● **Instructions for the task**
Each line from the start of the entries through the line that contains "# along the piece, bent by noise." should be output exactly, please.
________
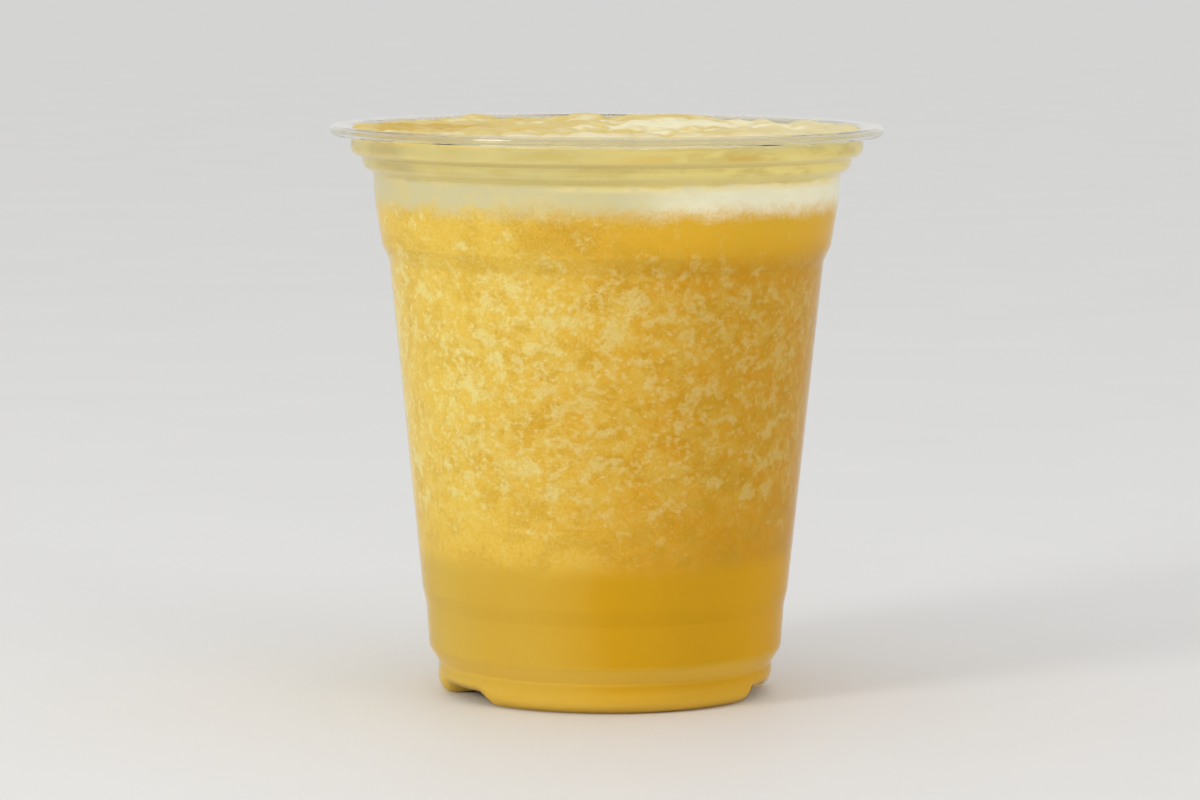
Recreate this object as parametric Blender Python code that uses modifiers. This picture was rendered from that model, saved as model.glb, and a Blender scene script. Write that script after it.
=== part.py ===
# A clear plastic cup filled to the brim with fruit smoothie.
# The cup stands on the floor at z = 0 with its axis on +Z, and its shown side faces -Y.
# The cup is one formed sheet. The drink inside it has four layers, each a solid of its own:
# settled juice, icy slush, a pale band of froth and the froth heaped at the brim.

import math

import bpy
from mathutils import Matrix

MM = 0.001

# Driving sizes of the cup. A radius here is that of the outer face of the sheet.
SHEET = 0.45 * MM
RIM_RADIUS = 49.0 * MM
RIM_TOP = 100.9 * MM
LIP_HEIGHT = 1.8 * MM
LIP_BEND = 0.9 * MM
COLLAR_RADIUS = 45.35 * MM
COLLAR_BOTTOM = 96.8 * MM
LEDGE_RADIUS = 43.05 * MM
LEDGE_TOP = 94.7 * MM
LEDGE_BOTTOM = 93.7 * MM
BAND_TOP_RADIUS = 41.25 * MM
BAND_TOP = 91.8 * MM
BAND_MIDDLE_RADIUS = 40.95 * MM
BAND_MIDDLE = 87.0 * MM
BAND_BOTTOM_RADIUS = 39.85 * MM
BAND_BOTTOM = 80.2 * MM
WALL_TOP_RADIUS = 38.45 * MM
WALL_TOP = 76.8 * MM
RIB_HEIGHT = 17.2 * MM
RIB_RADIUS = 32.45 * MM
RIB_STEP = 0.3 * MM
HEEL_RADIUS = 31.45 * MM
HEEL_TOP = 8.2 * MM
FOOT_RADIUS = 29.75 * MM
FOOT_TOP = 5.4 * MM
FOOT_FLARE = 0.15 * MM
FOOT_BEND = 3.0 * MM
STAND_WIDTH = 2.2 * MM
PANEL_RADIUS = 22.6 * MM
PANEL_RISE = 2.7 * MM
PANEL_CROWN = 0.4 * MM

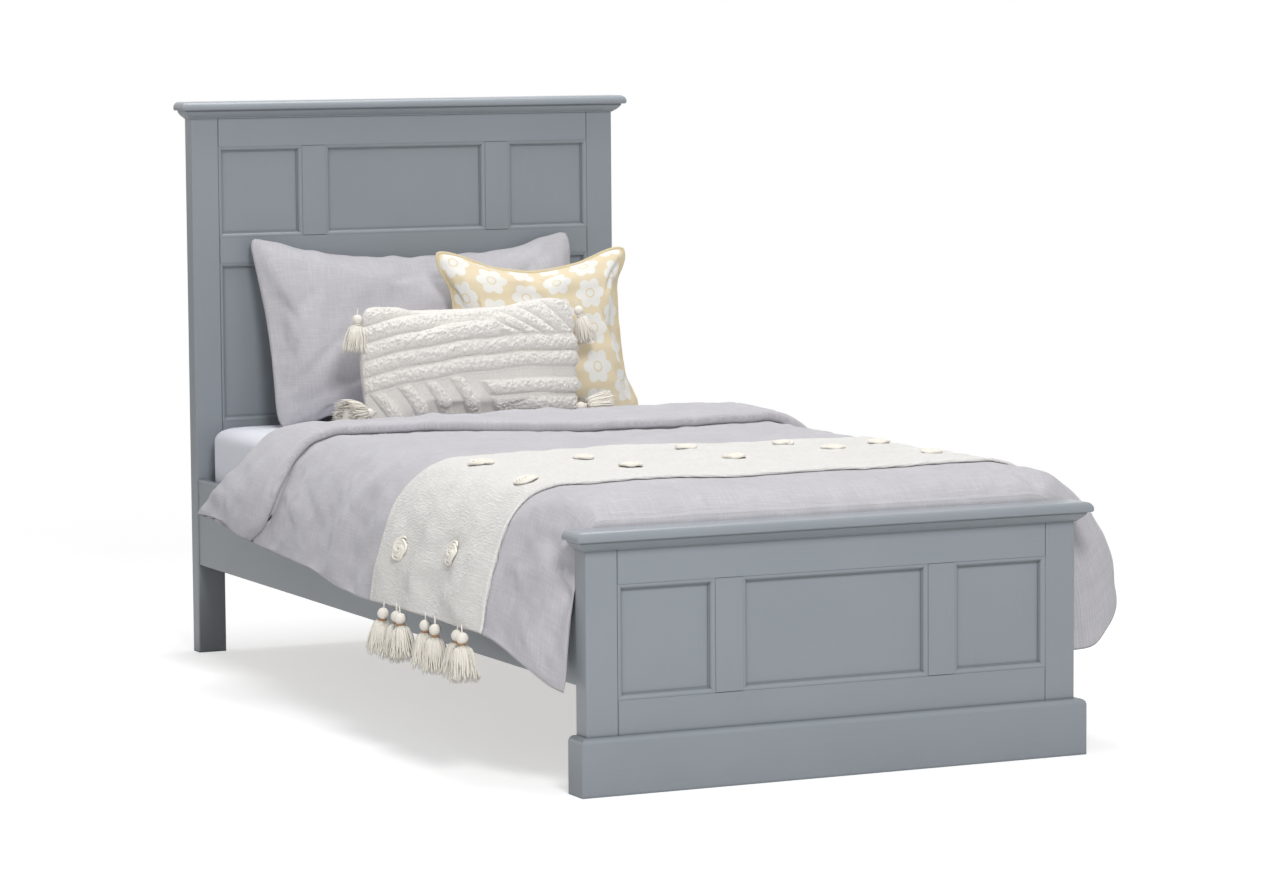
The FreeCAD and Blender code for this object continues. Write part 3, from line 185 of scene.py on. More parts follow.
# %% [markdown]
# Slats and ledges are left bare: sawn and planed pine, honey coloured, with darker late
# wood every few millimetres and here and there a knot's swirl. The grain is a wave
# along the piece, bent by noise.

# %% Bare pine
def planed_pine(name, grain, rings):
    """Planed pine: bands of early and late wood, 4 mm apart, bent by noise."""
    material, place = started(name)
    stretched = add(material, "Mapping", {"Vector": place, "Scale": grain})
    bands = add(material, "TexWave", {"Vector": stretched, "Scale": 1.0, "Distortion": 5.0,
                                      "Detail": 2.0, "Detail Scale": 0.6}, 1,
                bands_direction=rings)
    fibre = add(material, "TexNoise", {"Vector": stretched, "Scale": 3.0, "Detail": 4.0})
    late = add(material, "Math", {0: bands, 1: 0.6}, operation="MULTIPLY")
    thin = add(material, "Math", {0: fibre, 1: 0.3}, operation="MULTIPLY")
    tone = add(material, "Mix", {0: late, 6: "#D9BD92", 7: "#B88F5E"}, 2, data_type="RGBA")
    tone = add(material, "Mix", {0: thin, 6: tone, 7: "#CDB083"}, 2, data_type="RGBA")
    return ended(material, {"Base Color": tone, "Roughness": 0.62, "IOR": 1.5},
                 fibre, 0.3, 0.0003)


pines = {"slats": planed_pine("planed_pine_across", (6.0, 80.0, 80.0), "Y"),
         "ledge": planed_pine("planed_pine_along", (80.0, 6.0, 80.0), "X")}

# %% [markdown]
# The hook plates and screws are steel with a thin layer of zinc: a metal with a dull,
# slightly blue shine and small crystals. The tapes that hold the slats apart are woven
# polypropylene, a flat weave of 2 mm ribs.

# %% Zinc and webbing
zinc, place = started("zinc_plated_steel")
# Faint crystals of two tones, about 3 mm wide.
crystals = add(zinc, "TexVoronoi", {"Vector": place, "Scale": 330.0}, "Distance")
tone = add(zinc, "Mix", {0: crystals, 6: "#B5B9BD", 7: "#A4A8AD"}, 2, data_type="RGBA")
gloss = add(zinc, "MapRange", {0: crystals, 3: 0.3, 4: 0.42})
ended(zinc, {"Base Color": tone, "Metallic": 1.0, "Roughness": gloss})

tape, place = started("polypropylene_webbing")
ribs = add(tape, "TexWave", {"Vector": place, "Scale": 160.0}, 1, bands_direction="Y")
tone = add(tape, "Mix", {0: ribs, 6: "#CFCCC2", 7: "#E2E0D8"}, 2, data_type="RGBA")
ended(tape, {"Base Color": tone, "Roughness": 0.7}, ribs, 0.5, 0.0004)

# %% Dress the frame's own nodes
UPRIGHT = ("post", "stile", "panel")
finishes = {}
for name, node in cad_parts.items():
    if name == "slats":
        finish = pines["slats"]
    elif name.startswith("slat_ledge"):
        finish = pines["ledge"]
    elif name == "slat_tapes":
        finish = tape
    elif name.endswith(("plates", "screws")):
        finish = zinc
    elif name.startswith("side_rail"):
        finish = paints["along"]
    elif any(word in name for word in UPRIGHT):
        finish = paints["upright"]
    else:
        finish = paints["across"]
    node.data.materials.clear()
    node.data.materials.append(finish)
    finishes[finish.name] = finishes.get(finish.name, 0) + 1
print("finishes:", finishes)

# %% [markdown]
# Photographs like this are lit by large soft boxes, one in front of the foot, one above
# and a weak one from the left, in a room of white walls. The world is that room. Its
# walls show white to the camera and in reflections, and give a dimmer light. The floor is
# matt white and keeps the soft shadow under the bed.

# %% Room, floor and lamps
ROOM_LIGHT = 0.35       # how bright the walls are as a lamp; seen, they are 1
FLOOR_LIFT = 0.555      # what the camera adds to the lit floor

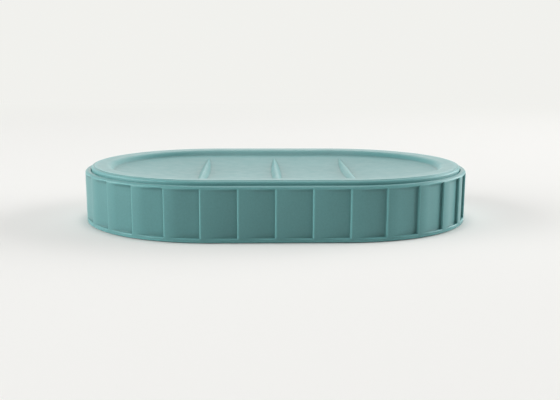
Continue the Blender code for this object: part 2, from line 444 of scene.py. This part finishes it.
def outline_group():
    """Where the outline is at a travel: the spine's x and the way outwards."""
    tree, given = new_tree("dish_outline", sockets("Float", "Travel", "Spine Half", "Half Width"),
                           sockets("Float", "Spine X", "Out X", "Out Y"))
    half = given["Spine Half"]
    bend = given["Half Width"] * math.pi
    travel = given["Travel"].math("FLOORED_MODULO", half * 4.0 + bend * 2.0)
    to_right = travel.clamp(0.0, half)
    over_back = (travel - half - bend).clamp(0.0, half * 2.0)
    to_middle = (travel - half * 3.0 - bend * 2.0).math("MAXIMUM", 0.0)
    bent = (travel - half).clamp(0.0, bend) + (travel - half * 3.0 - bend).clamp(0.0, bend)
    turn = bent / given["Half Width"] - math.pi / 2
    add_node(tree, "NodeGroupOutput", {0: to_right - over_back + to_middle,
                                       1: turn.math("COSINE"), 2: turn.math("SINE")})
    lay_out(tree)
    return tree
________
● **Full solution**
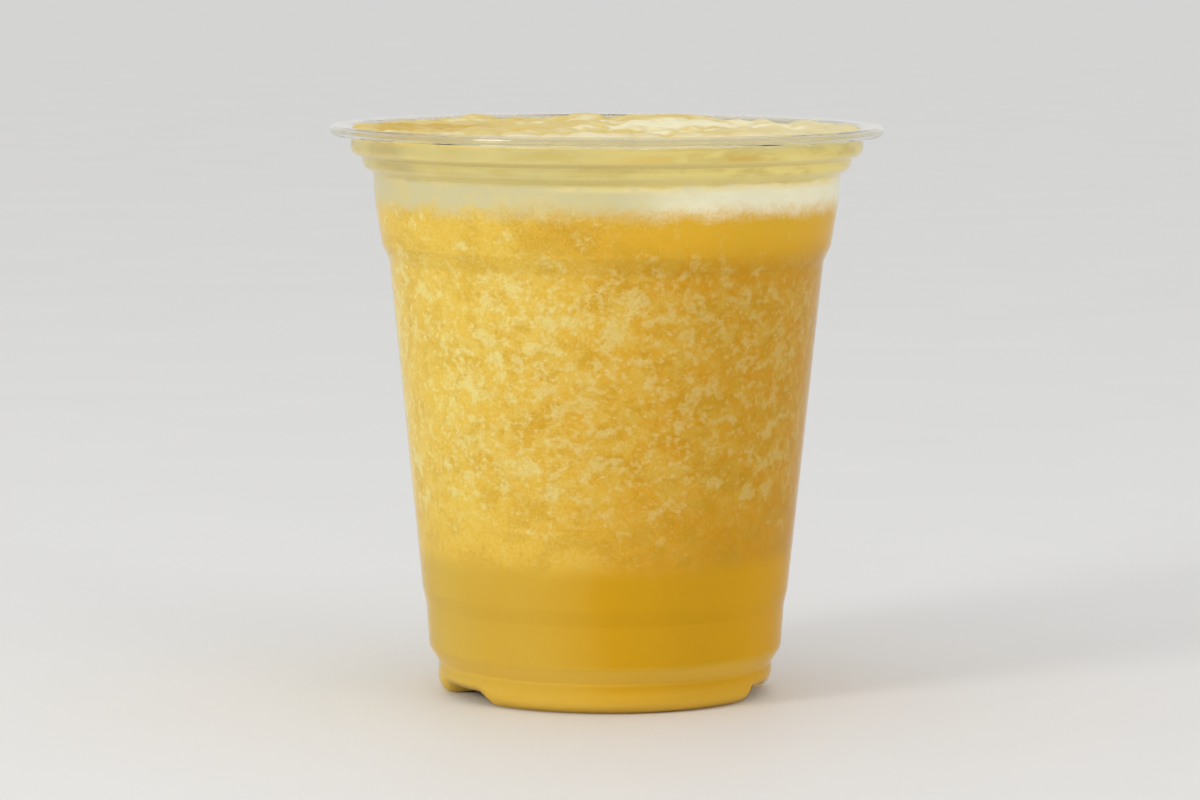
Recreate this object as parametric Blender Python code that uses modifiers. This picture was rendered from that model, saved as model.glb, and a Blender scene script. Write that script after it.
=== part.py ===
# A clear plastic cup filled to the brim with fruit smoothie.
# The cup stands on the floor at z = 0 with its axis on +Z, and its shown side faces -Y.
# The cup is one formed sheet. The drink inside it has four layers, each a solid of its own:
# settled juice, icy slush, a pale band of froth and the froth heaped at the brim.

import math

import bpy
from mathutils import Matrix

MM = 0.001

# Driving sizes of the cup. A radius here is that of the outer face of the sheet.
SHEET = 0.45 * MM
RIM_RADIUS = 49.0 * MM
RIM_TOP = 100.9 * MM
LIP_HEIGHT = 1.8 * MM
LIP_BEND = 0.9 * MM
COLLAR_RADIUS = 45.35 * MM
COLLAR_BOTTOM = 96.8 * MM
LEDGE_RADIUS = 43.05 * MM
LEDGE_TOP = 94.7 * MM
LEDGE_BOTTOM = 93.7 * MM
BAND_TOP_RADIUS = 41.25 * MM
BAND_TOP = 91.8 * MM
BAND_MIDDLE_RADIUS = 40.95 * MM
BAND_MIDDLE = 87.0 * MM
BAND_BOTTOM_RADIUS = 39.85 * MM
BAND_BOTTOM = 80.2 * MM
WALL_TOP_RADIUS = 38.45 * MM
WALL_TOP = 76.8 * MM
RIB_HEIGHT = 17.2 * MM
RIB_RADIUS = 32.45 * MM
RIB_STEP = 0.3 * MM
HEEL_RADIUS = 31.45 * MM
HEEL_TOP = 8.2 * MM
FOOT_RADIUS = 29.75 * MM
FOOT_TOP = 5.4 * MM
FOOT_FLARE = 0.15 * MM
FOOT_BEND = 3.0 * MM
STAND_WIDTH = 2.2 * MM
PANEL_RADIUS = 22.6 * MM
PANEL_RISE = 2.7 * MM
PANEL_CROWN = 0.4 * MM

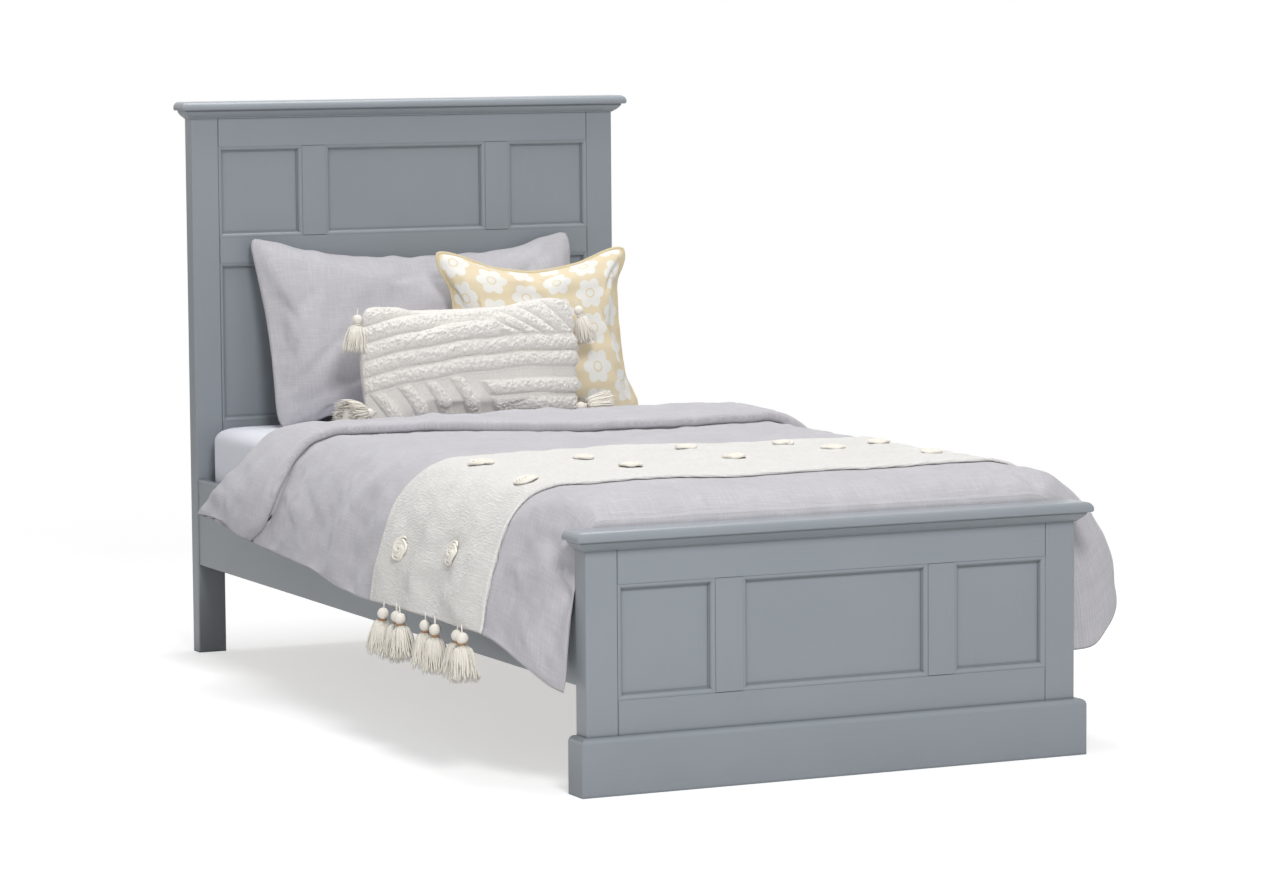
The FreeCAD and Blender code for this object continues. Write part 3, from line 185 of scene.py on. More parts follow.
# %% [markdown]
# Slats and ledges are left bare: sawn and planed pine, honey coloured, with darker late
# wood every few millimetres and here and there a knot's swirl. The grain is a wave
# along the piece, bent by noise.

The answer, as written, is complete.